GSA Annual Meeting in Phoenix, Arizona, USA - 2019

Paper No. 157-13
Presentation Time: 11:00 AM

NEW VERTEBRATE LOCALITIES IN THE EARLY PERMIAN OF TEXAS REVEAL COMMUNITIES DOMINATED BY OFFSHORE CHONDRICHTHYANS


SHELL, Ryan, Department of Earth and Environmental Sciences, Wright State University, Dayton, OH 45324 and CIAMPAGLIO, Charles N., Department of Earth and Environmental Sciences, Wright State University - Lake Campus, 7600 Lake Campus Drive, Celina, OH 45822

The Lueders Formation (Permian, Cisuralian, Artinskian) is a sequence of terrestrial sediments and marine carbonates in north central Texas. In the last century or so of study, vertebrates from the Lake Kemp region of this formation illustrate a terrestrial, riverine, and estuarine community of synapsids, temnopsondyls, xenacanthiform sharks, paleonisciform fishes, and acanthodians. The exposure of the Lueders Formation, however, extends much farther into the Permian Basin than the Lake Kemp region, and we report two localities (in Shackleford and Runnels Counties) with off-shore marine vertebrate communities. The Runnels County site is of particular interest in that vertebrates have never been reported this far into the Permian Basin from this time. The osteichthyan material we recovered from the Runnels County site consists of piscivorous paleoniscoid fishes and platysomid fishes, extending their ranges closer to the mouth of the Permian embayment than previously thought. Among the chondrichthyans we report a hybodontiform shark which may represent a new species, as well as denticles associated with an unknown euselachian.

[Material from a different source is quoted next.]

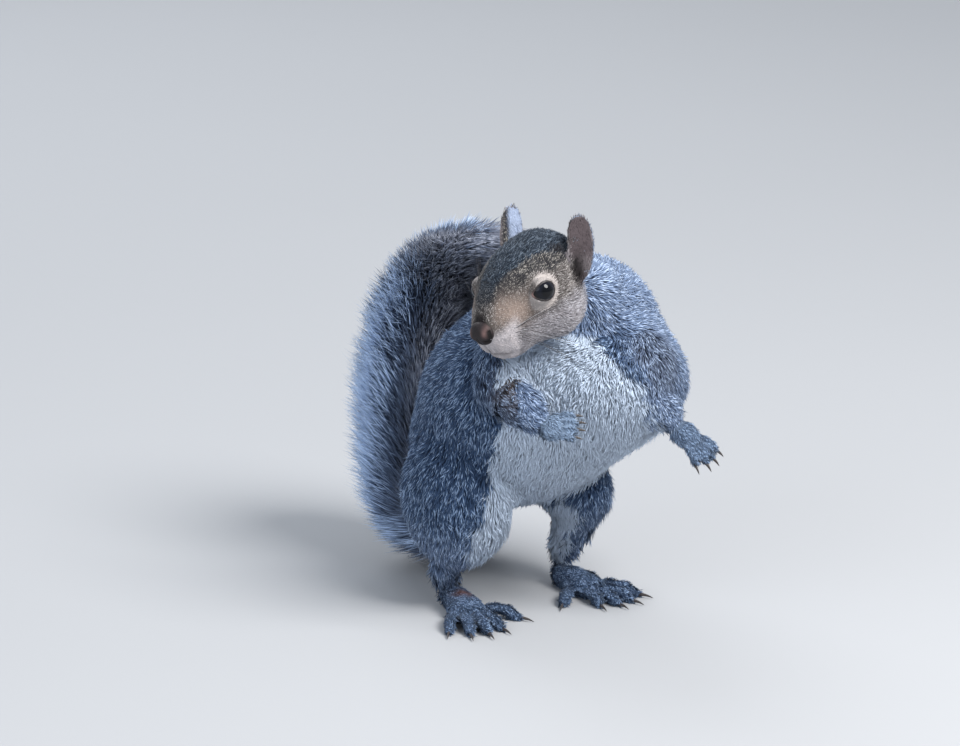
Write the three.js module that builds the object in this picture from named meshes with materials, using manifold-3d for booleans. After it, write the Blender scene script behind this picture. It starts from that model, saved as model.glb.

We also recovered the only conodont ever found in the Lueders Formation, cf. Streptognathodus. Analysis of the aquatic vertebrate assemblage across the full spectrum of Lueders depositional environments, suggests that bony fishes ranged across a wider variety of ecosystems than the chondrichthyans, which were somewhat more localized in their occurrences.